35. In our view from the point of view of the question of burden of proof, we can usefully refer to the observations of the Supreme Court itself in the case of National Insurance Co. Ltd. 1988 ACJ 270. After observing that it is not obligatory upon the owner to obtain comprehensive policy of the vehicle, the Supreme Court has observed that in case the owner gets his vehicle comprehensively insured a higher premium than for an 'Act only' policy is payable depending upon the estimated value of the vehicle. Such insurance, according to it, entitles the owner to claim reimbursement of the entire amount of loss or damage suffered up to the estimated value of the vehicle calculated according to the rules and regulations framed in this behalf.
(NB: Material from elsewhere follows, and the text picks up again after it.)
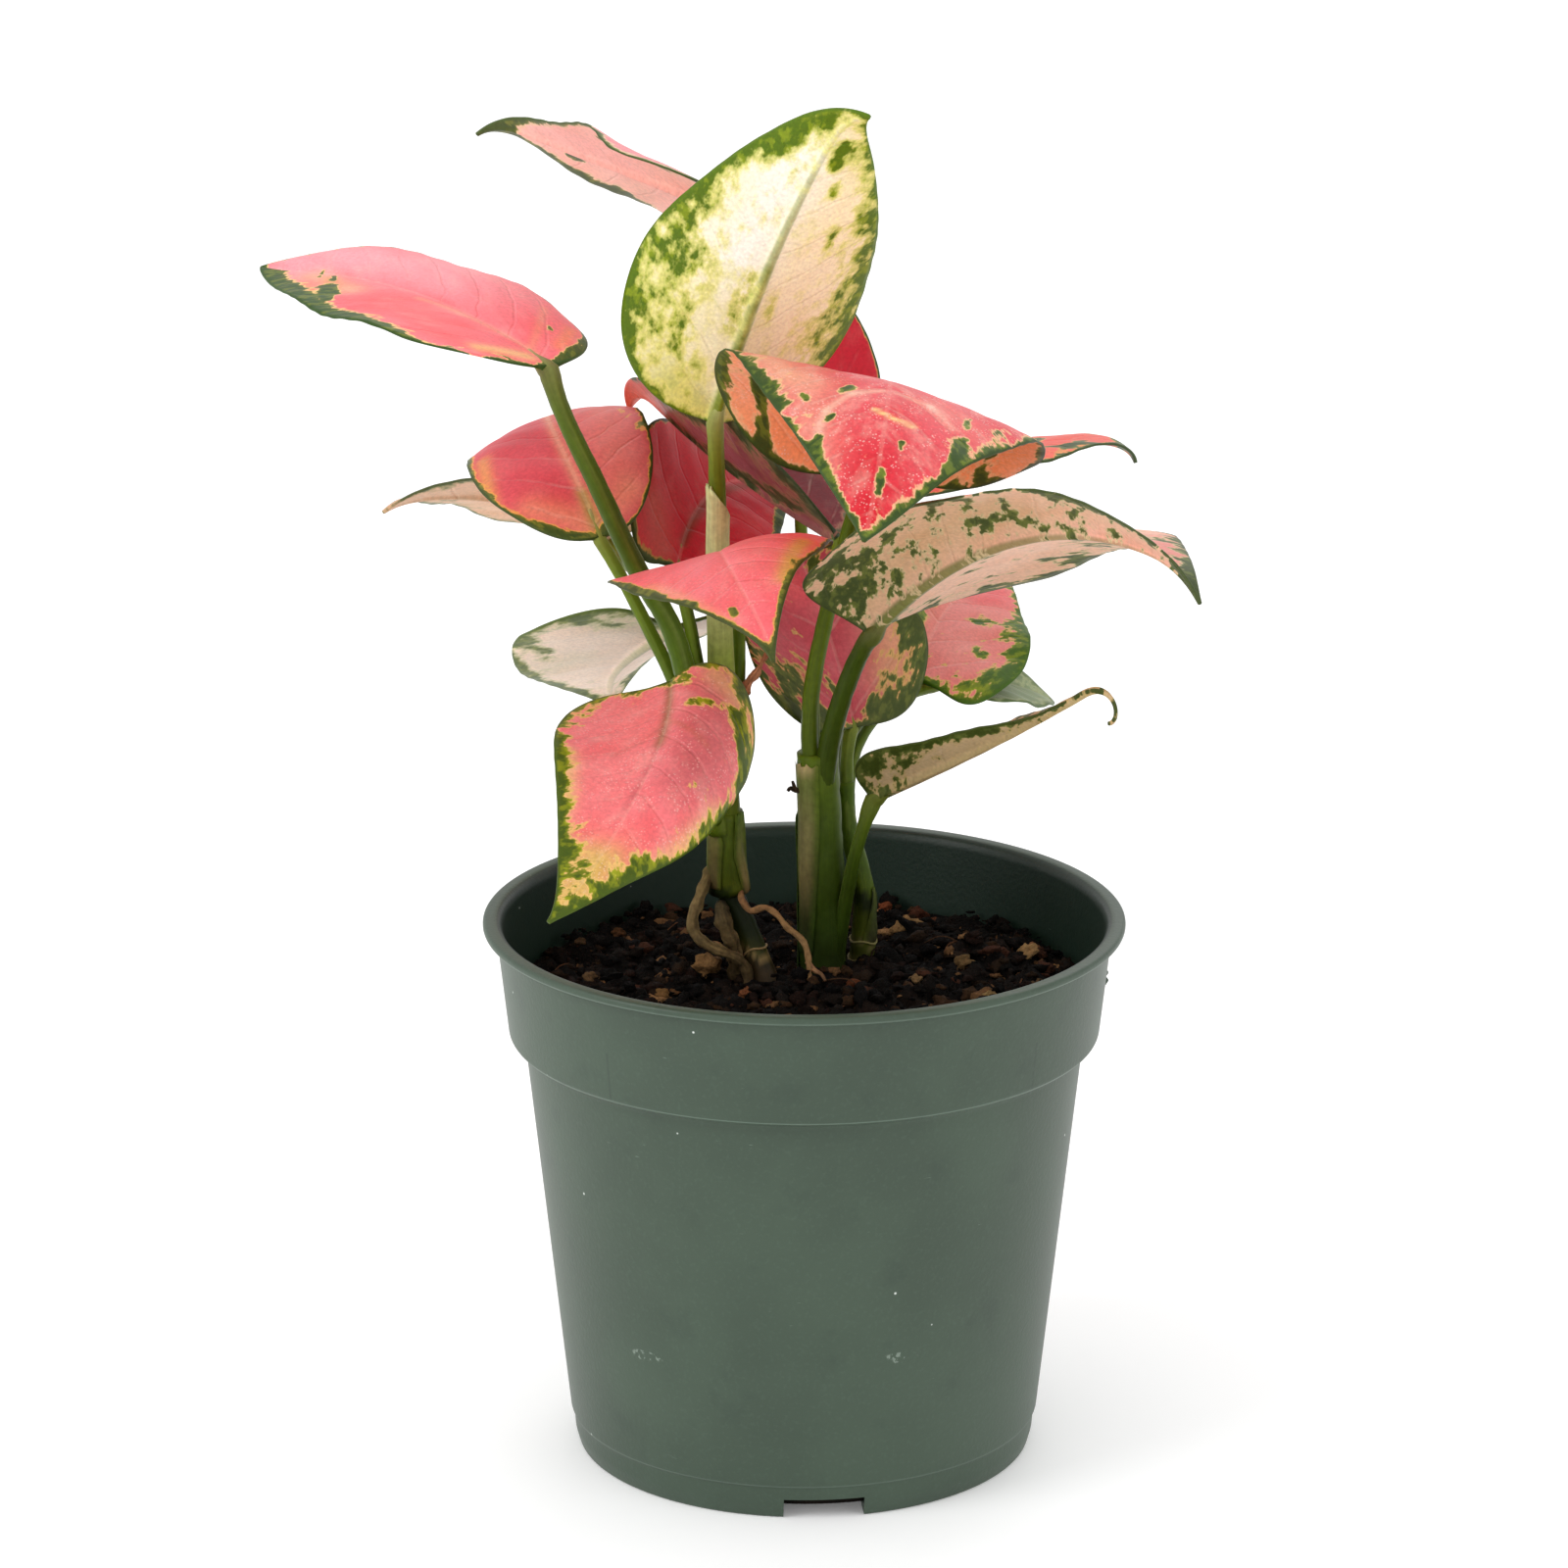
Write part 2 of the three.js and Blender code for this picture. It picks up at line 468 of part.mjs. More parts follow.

It has then held that comprehensive insurance of the vehicle and payment of higher premium on this score, however, do not mean that the limit of the liability with regard to third party risk becomes unlimited or higher than the statutory liability fixed under Sub-section (2) of Section 95 of the Act. For this purpose, according to it, a specific agreement has to be arrived at between the owner and the Insurance Company and separate premium has to be paid on the amount of liability undertaken by the Insurance Company in this behalf. Likewise, if risk of any other nature, for instance, with regard to the driver or passengers etc., in excess of statutory liability, if any, is sought to be covered, it has to clearly specified in the policy and separate premium paid therefor. This, as held by it, is the requirement of the tariff regulations framed for the purpose.
(Emphasis ours)
36. When it is sought to be claimed that the Insurance Company has undertaken liability in excess of the statutory liability, a specific agreement for that purpose and payment of separate premium is necessary. The party asserting such specific agreement and payment of separate premium must, therefore, plead such agreement. In particular, in the instant case, the respondent No. 4 who is the truck owner and who has insured his truck should have pleaded such an agreement. Instead of doing so, the respondent No. 4 appears to have filed a common written statement although signed by the appellant for itself and on behalf of respondent No. 4 through the common advocate which would mean that he had accepted the plea therein of the appellant that its liability is restricted to the statutory liability of Rs. 50,000/- only. After the filing of the above written statement by the common advocate, although the respondent No. 4 engaged separate advocate to represent him, no stand is still taken by him that the Insurance Company had undertaken the full liability for which he had paid separate premium. In these circumstances and in the absence of any plea or evidence, it is difficult to pass on the full liability upon the appellant Insurance Company whose liability under the statute is restricted to Rs. 50,000/-.
37. In the result, the instant appeal is allowed. The award of the Learned Claims Tribunal is modified and it is directed that the liability of the appellant Insurance Company shall be restricted to Rs. 50,000/- only and the rest of the liability, i.e., of Rs. 1,60,000/- shall be that of the respondent No. 4. In the circumstances, however, there shall be no order as to costs in this appeal.